Maybe the only reason this nonsense didn’t implode the first time is because 19-year-old Mrunal hadn’t yet cracked the Bollywood glass ceiling. But the internet never forgets. The guns of common sense and rational empathy have finally been fired, and this time, the crossfire is aimed right back at her.
The sheer audacity! Critiquing Bipasha Basu— one of the few actresses who literally has a chartbuster named after her—is not just bad taste, it’s cultural amnesia. Bipasha wasn’t merely a woman with “muscles”; she was a disruption. In a film industry that mass-produces wafer-thin, one-size-fits-all heroines, Bipasha’s dusky skin, sharp sensuality, and unapologetic strength were a refusal to play the fair, fragile, doll-like script. She was Bollywood’s rebuke to colourism and fragility culture long before Instagram thought-pieces made it fashionable.

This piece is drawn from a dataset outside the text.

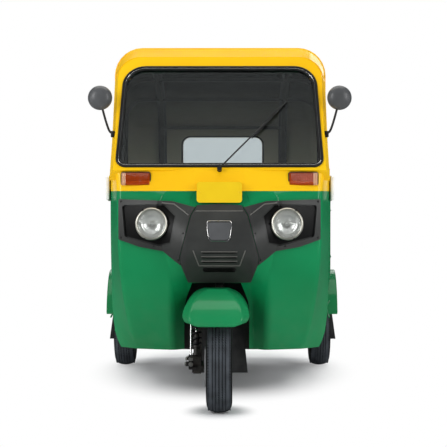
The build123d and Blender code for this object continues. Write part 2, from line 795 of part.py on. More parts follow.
def wheel(name, x_mid, y_mid, outer_side):
    """Rim with its hub and drum, and its tyre."""
    s = outer_side
    with BuildPart() as rim:
        ring_about(x_mid, y_mid, tyre_radius, [
            (-s * 44, rim_radius), (-s * 44, flange_radius - 4), (-s * 40, flange_radius - 4),
            (-s * 40, rim_radius), (s * 40, rim_radius), (s * 40, flange_radius - 4),
            (s * 44, flange_radius - 4), (s * 44, rim_radius - 8), (s * 20, rim_radius - 20),
            (s * 14, 60), (s * 30, 52), (s * 30, bore), (-s * 66, bore), (-s * 66, 92),
            (-s * 10, 92), (-s * 10, rim_radius - 8),
        ])
    finish(rim, f"{name}_rim")
    with BuildPart() as tyre:
        half = tyre_width / 2
        across = Plane(origin=(x_mid, y_mid, tyre_radius), x_dir=(1, 0, 0), z_dir=(0, -1, 0))
        with BuildSketch(across) as section:
            with BuildLine():
                ThreePointArc((-44 + 5, rim_radius), (-half, (rim_radius + tyre_radius) / 2 + 2),
                              (-half + 14, tyre_radius - 10))
                shoulder = (half - 14, tyre_radius - 10)
                ThreePointArc((-shoulder[0], shoulder[1]), (0, tyre_radius), shoulder)
                ThreePointArc((half - 14, tyre_radius - 10), (half, (rim_radius + tyre_radius) / 2 + 2),
                              (44 - 5, rim_radius))
                Line((44 - 5, rim_radius), (-44 + 5, rim_radius))
            make_face()
        revolve(section.sketch, axis=Axis((x_mid, y_mid, tyre_radius), (1, 0, 0)))
        add(rim.part, mode=Mode.SUBTRACT)
    finish(tyre, f"{name}_tyre")


wheel("rear_left", rear_track / 2, back(wheelbase), 1)
wheel("rear_right", -rear_track / 2, back(wheelbase), -1)
wheel("front", 0, back(0), 1)

# ---------------------------------------------------------------- steering
column_radius = head_inner - bearing_gap
crown_z = 492
bar_z = 1020
bar_half = 330
leg_x, leg_width = -100, 36
link_pivot = (110, 250)
with BuildPart() as steering_column:
    column_rod(column_radius, crown_z, bar_z)
    with Locations(column_plane(crown_z)):
        Box(90, 70, 30)
finish(steering_column, "steering_column")

with BuildPart() as handlebar:
    with Locations(column_plane(bar_z, 16)):
        Box(120, 60, 32)
        Cylinder(11, 2 * bar_half, rotation=(0, 90, 0))
    for side in (-1, 1):
        with Locations(column_plane(bar_z, 16) * Pos(side * (bar_half - 60), 0, 0)):
            Cylinder(16, 120, rotation=(0, 90, 0))
finish(handlebar, "handlebar")

crown_half = 45
shock_low, shock_high = (-62, 262), (20, 470)
lug_thickness = 34
with BuildPart() as front_arm:
    with BuildSketch(Plane.YZ.offset(leg_x - leg_width / 2)):
        with BuildLine():
            Line((back(column_station(crown_z)), crown_z - 12), (back(link_pivot[0]), link_pivot[1]))
        trace(line_width=40)
        with BuildLine():
            Line((back(link_pivot[0]), link_pivot[1]), (back(0), tyre_radius))
        trace(line_width=46)
        with BuildLine():
            Line((back(0), tyre_radius), (back(shock_low[0]), shock_low[1]))
            Line((back(column_station(crown_z)), crown_z - 12), (back(shock_high[0]), shock_high[1]))
        trace(line_width=lug_thickness)
        with Locations((back(0), tyre_radius), (back(link_pivot[0]), link_pivot[1])):
            Circle(32)
    extrude(amount=leg_width)
    with Locations(((leg_x - crown_half - seat_gap) / 2, back(column_station(crown_z)), crown_z - 4)):
        Box(-leg_x - crown_half - seat_gap, 40, 28)
    with Locations((leg_x / 2 - 36, back(0), tyre_radius)):
        Cylinder(26, -leg_x - 72, rotation=(0, 90, 0))
    with Locations((leg_x / 2 + 17.5, back(0), tyre_radius)):
        Cylinder(stub_radius, -leg_x + 35, rotation=(0, 90, 0))
finish(front_arm, "front_arm")

shock_x, shock_width = -103, 38
with BuildPart() as front_shock:
    with BuildSketch(Plane.YZ.offset(shock_x - shock_width / 2)):
        with BuildLine():
            Line((back(shock_low[0]), shock_low[1]), (back(shock_high[0]), shock_high[1]))
        trace(line_width=shock_width)
    extrude(amount=shock_width)
    add(front_arm.part, mode=Mode.SUBTRACT)
finish(front_shock, "front_shock")

# fender: height, rear half-width, nose half-width, nose station, rear station
fender_rows = [
    (404, 94, 84, -232, 190),
    (442, 147, 118, -nose_reach, 190),
    (500, 131, 106, -188, 186),
    (540, 98, 76, -122, 124),
    (562, 56, 44, -76, 50),
]
fender_lip = 442                          # lower edge behind the nose
fender_wall = 6


def fender_hull(inset):
    """Dome over the front wheel, drawn in by inset."""
    with BuildPart() as dome:
        for z, rear_half, nose_half, nose, rear in fender_rows:
            with BuildSketch(Plane.XY.offset(z - inset)):
                with BuildLine():
                    half = [(rear_half, back(rear)), (rear_half, back(nose + 70)), (nose_half, back(nose))]
                    points = [(arch_shift - x, y) for x, y in half]
                    points += [(arch_shift + x, y) for x, y in reversed(half)]
                    FilletPolyline(*points, radius=[20, 20, 20, 20])
                    Line(points[-1], points[0])
                make_face()
                if inset:
                    offset(amount=-inset, mode=Mode.REPLACE)
        loft()
    return dome.part


with BuildPart() as front_fender:
    add(fender_hull(0))
    add(fender_hull(fender_wall), mode=Mode.SUBTRACT)
    with BuildSketch(Plane.YZ.offset(-width)):
        with BuildLine():
            lip = [(-150, 300), (-150, 404), (-110, fender_lip), (300, fender_lip), (300, 300)]
            Polyline(*[(back(y), z) for y, z in lip], close=True)
        make_face()
    extrude(amount=2 * width, mode=Mode.SUBTRACT)
    column_rod(column_radius + seat_gap, crown_z - 60, 800, mode=Mode.SUBTRACT)
    with Locations(column_plane(crown_z)):
        Box(90 + 2 * seat_gap, 70 + 2 * seat_gap, 30 + 2 * seat_gap, mode=Mode.SUBTRACT)
finish(front_fender, "front_fender")

with BuildPart() as front_mudflap:
    with BuildSketch(Plane.XZ.offset(-back(arch_back - seat_gap))):
        with BuildLine():
            Polyline((-110, 360), (110, 360), (132, 145), (-132, 145), close=True)
        make_face()
    extrude(amount=5)
finish(front_mudflap, "front_mudflap")

# ---------------------------------------------------------------- mirrors
mirror_x, mirror_z, mirror_station = 557, 1437, 205
mirror_radius = 57
stalk = [(496, 1272), (516, 1290), (532, 1340), (548, 1392)]
stalk_radius = 5
with BuildPart() as mirrors:
    for side in (-1, 1):
        with Locations((side * mirror_x, back(mirror_station), mirror_z)):
            Cylinder(mirror_radius, 16, rotation=(90, 0, 0))
        with BuildLine() as path:
            FilletPolyline(*[(side * x, back(mirror_station), z) for x, z in stalk], radius=[16, 40])
        with BuildSketch(Plane(origin=path.line @ 0, z_dir=path.line % 0)):
            Circle(stalk_radius)
        sweep(path=path.line)
        with Locations((side * 500, back(mirror_station + 6), 1270)):
            Box(30, 26, 30)
    add(screen_surround.part, mode=Mode.SUBTRACT)
finish(mirrors, "mirrors")
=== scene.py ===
import math

import bmesh
import bpy
import numpy as np
from mathutils import Matrix, Vector
from mathutils.bvhtree import BVHTree


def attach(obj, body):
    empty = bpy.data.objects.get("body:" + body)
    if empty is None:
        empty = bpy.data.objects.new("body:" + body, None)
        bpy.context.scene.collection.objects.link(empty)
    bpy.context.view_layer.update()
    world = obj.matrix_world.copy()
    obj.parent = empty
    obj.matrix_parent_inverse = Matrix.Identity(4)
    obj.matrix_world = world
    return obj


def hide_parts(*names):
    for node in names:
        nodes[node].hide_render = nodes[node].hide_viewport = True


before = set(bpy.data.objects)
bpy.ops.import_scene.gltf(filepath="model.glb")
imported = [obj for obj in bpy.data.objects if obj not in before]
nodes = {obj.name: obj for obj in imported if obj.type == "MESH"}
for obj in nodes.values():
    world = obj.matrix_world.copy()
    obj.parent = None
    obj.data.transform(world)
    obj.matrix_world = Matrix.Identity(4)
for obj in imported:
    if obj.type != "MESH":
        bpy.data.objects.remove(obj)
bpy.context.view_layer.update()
axleY = -1077.5  # mm, Y of the front axle; a station is a distance back from it
beltHeight = 1080  # mm, the top of the body's sides
print("frame loaded:", len(nodes), "nodes")


def inFrame(points):
    # metres in the shared frame, from (x, station, z) in mm
    return (np.asarray(points, float) + (0, axleY, 0)) / 1000


def place(x, station, z):
    return inFrame((x, station, z))


def linear(hexColour):
    parts = [int(hexColour[i : i + 2], 16) / 255 for i in (1, 3, 5)]
    return [c / 12.92 if c <= 0.04045 else ((c + 0.055) / 1.055) ** 2.4 for c in parts] + [1.0]


def addNode(tree, kind, links=None, **settings):
    made = tree.nodes.new(kind)
    for name, value in settings.items():
        setattr(made, name, value)
    for name, value in (links or {}).items():
        if isinstance(value, bpy.types.NodeSocket):
            tree.links.new(value, made.inputs[name])
        else:
            made.inputs[name].default_value = value
    return made


def newMaterial(name, roughness, **sockets):
    material = bpy.data.materials.new(name)
    material.use_nodes = True
    shader = material.node_tree.nodes["Principled BSDF"]
    shader.inputs["Roughness"].default_value = roughness
    for socket, value in sockets.items():
        shader.inputs[socket.replace("_", " ")].default_value = value
    where = addNode(material.node_tree, "ShaderNodeTexCoord").outputs["Object"]
    return material, material.node_tree, shader, where


def tint(tree, shader, where, colours, patchMm, detail=3.0, low=0.35, high=0.65):
    # two close shades of one finish, drifting over patches of a real size
    drift = addNode(tree, "ShaderNodeTexNoise",
                    {"Vector": where, "Scale": 1000 / patchMm, "Detail": detail})
    ramp = addNode(tree, "ShaderNodeValToRGB", {"Fac": drift.outputs["Fac"]})
    ramp.color_ramp.elements[0].position = low
    ramp.color_ramp.elements[1].position = high
    ramp.color_ramp.elements[0].color = linear(colours[0])
    ramp.color_ramp.elements[1].color = linear(colours[1])
    tree.links.new(ramp.outputs["Color"], shader.inputs["Base Color"])
    return ramp.outputs["Color"]


def relief(tree, shader, height, depthMm, strength=1.0, alsoCoat=False):
    bump = addNode(
        tree, "ShaderNodeBump", {"Height": height, "Distance": depthMm / 1000, "Strength": strength}
    )
    tree.links.new(bump.outputs["Normal"], shader.inputs["Normal"])
    if alsoCoat:
        tree.links.new(bump.outputs["Normal"], shader.inputs["Coat Normal"])


def roadDust(tree, shader, where, colour, dustHex, topMm, amount):
    # dry dust that gathers on the lowest part and fades out upwards
    apart = addNode(tree, "ShaderNodeSeparateXYZ", {"Vector": where})
    fade = addNode(
        tree, "ShaderNodeMapRange",
        {"Value": apart.outputs["Z"], "From Min": 0.1, "From Max": topMm / 1000, "To Min": amount,
         "To Max": 0.0},
    )
    cloud = addNode(tree, "ShaderNodeTexNoise", {"Vector": where, "Scale": 18.0, "Detail": 5.0})
    both = addNode(tree, "ShaderNodeMath", {0: fade.outputs["Result"], 1: cloud.outputs["Fac"]},
                   operation="MULTIPLY")
    mixed = addNode(
        tree, "ShaderNodeMix", {"Factor": both.outputs["Value"], "A": colour, "B": linear(dustHex)},
        data_type="RGBA"
    )
    tree.links.new(mixed.outputs["Result"], shader.inputs["Base Color"])


def glossEnamel(name, colours, topMm=620, dust=0.18):
    # stoved enamel on pressed steel: deep gloss, a faint orange peel of 3 mm, dust along the sills
    material, tree, shader, where = newMaterial(
        name, 0.5, Specular_IOR_Level=0.12, Coat_Weight=0.35, Coat_Roughness=0.12)
    colour = tint(tree, shader, where, colours, 420)
    roadDust(tree, shader, where, colour, "#8d8672", topMm, dust)
    peel = addNode(tree, "ShaderNodeTexNoise", {"Vector": where, "Scale": 330.0, "Detail": 1.0})
    relief(tree, shader, peel.outputs["Fac"], 0.05, 0.25, alsoCoat=True)
    return material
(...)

That’s the context Mrunal’s little “banter” sits in. Her jab wasn’t only about muscles—it was about punishing a woman who dared to embody beauty differently, who didn’t obey the Barbie manual. You see, Bollywood’s femininity factory has always been a conveyor belt: pastel, delicate, soft-spoken. Bipasha came strutting down the aisle like a glitch in the system, and suddenly the industry didn’t know whether to fear her, fetishise her, or flatten her into a stereotype.
So yes, Mrunal’s 19-year-old self might call it a “silly thing.” But silly things don’t come from nowhere; they are scripted. By a culture where women are trained to measure their worth against one another’s bodies, by decades of fairness cream ads telling you lighter is better, by an industry that still sells its heroines as porcelain dolls while its heroes bulk up into marble statues.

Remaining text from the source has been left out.